Last week my daughter did something that conjured up some particularly difficult feelings. I was angry and afraid and, smack dab in the middle of that tense moment, out of those feelings I uttered something that was true… but that didn’t make it right. I hurt my daughter and I hurt our relationship. In addition she most likely wasn’t even really able to consider what I was saying because in an environment of fear and anger she couldn’t feel safe to open her heart and her mind to receive my words. I am sure this is why we’re admonished in scripture to speak the truth in love. Truth may be absolutely valuable and necessary and appropriate, but if truth is dispelled in an environment that is not adequately saturated with love, it most likely won’t find a receptive target.

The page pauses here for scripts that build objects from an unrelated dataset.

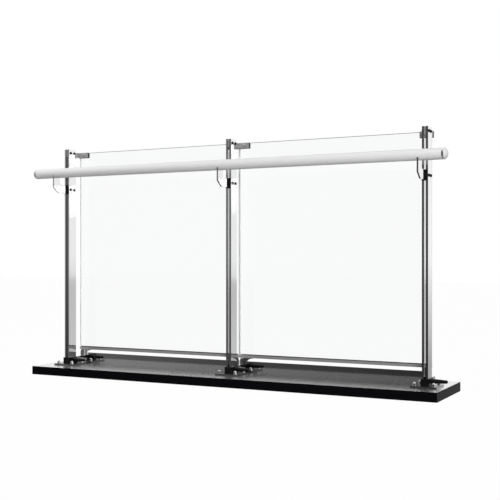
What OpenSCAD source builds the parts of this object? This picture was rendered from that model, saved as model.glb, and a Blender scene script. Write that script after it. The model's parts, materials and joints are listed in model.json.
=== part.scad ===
// Glass railing of two bays on a polished plinth.
// X runs along the railing, +Y is away from the handrail, +Z is up.
// The origin is on the underside of the plinth, below the middle post.

/* [Plinth] */
// Thickness of the plinth
plinth_t = 43; // [30:1:80]
// Plinth beyond the left post
plinth_left_end = 133; // [110:1:250]
// Plinth beyond the right post
plinth_right_end = 88; // [70:1:250]
// Plinth in front of the post line
plinth_front = 152; // [120:1:250]
// Plinth behind the post line
plinth_back = 243; // [150:1:300]

/* [Posts] */
// Distance from one post to the next
bay = 978; // [700:1:1400]
// Height of a post above the plinth
post_h = 1150; // [900:1:1300]
// Thickness of one flat bar
bar_t = 10; // [6:1:14]
// Depth of one flat bar
bar_d = 60; // [50:1:80]
// Gap between the two bars of a post
bar_gap = 8; // [6:1:12]

/* [Feet] */
// Side of the square foot plate
foot_w = 120; // [100:1:140]
// Thickness of the foot plate
foot_t = 8; // [6:1:14]
// Foot studs from the post centre
stud_pitch = 43; // [38:1:45]
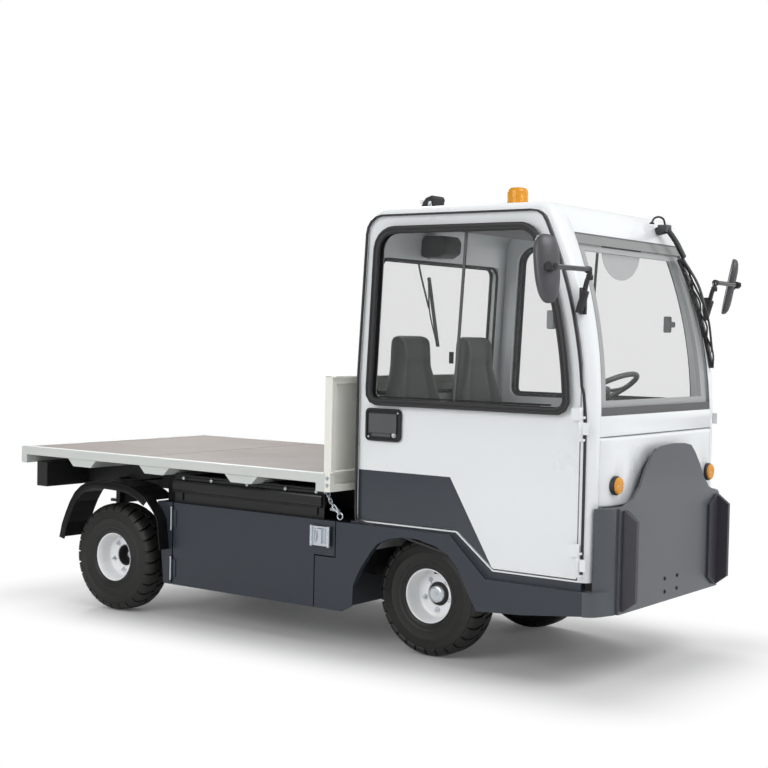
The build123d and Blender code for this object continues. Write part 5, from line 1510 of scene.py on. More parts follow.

I’ve been considering this week if certain things being said by the church are exactly like that. In 1 Corinthians, Paul begins his treatise on love by saying,
“If I speak with the tongues of men and of angels, but do not have love, I have become a noisy gong or a clanging cymbal.” Think of it! Even if we speak truth as beautifully and powerfully as angels, if we don’t have love for the people of whom or with whom we speak, then all that is heard is discord! Even if we’re offering our best points or our most poignant arguments, no matter which words we use or how well they’re spoken, if we don’t have love, all we’re creating is ugly noise.
The world says it this way, “People don’t care how much you know unless they know how much you care.” The Bible says it this way, “ If I have the gift of prophecy, and know all mysteries and all knowledge; and if I have all faith, so as to remove mountains, but do not have love, I am nothing.” How often does what we say and what we know mean nothing because we don’t have love for those with which we’re sharing?
When I’ve heard people in the church talk about this issue, they seem to be articulating a certain tension. What we end up saying is something that sounds like, “Well, the truth is so important that we must proclaim it at any cost.” Sometimes it feels like what that means is that we must proclaim the truth even if we neglect to show love to people in the meantime, as if the collateral damage of hurt people and estranged relationships is “worth the cost” of dropping some truth bombs. But actually then, isn’t what we’ve actually decided to do sometimes is act out of an economy in which we have too little love to spare? If we are a people for whom love has been poured out in such great measure, even to death, then how can we possibly have so little of it to give away in the cause of truth?
Do we live in a scarcity of either truth or love? Must we choose one or the other? No! In the economy from which we’re operating, we have access to both through Christ. In fact, truth and love are inseparable companions! “Lovingkindness and truth have met together; Righteousness and peace have kissed each other.”
Brothers and sisters, I hope you do not hear this essay as me undervaluing the truth. Instead, I hope that what I am communicating is that I value the truth so much that I am encouraging us to invest a little more love in it. Truth is absolutely valuable and necessary and appropriate but, as I’m learning with my daughters, if truth is dispelled in an environment that is not adequately saturated with love, it most likely won’t find a receptive target. What can we do to make love the environment in which truth is spoken, both together defining the all activities of children of God? So here is the question I’m asking myself and others in the church: Are there times in which we must take stock of how much love we have cultivated in our relationships with certain people or groups of people before we can appropriately dispense truth?
NOTE: After posting this, several of the comments on Facebook made me realize that I may have neglected to address a few important issues. First of all, my overall aim with this post was to examine the way we sometimes haphazardly handle the truth. When an issue is one that arouses strong or difficult emotions, we can sometimes find ourselves wanting to come out swinging- fight back, have our say- and speak out of anger or fear without considering or even caring how what we’re saying is received. Our other instinct may be the opposite– to retreat and avoid the issue at all costs. What I’m trying to explore in this post is NOT the idea that we should avoid speaking the truth if it is a hard or difficult truth or may cause some pain or hurt. Rather, I’m proposing that we DO speak the truth, but that we choose the correct context in which to do it. Sometimes that means examining our motives in sharing the truth. Usually it means waiting for the right moment. Almost always, I think, it is wise when sharing the truth to be sure that the person or people with whom we’re sharing a difficult truth know that we care about them and want the best for them. The latter part of my essay explores the ways in which the church sometimes speaks the truth outside of the context of that kind of relationship. I think that the church has pushed away a lot of people because we’ve tried to be truth-speakers without being love-givers. Truth AND love. Truth IN love.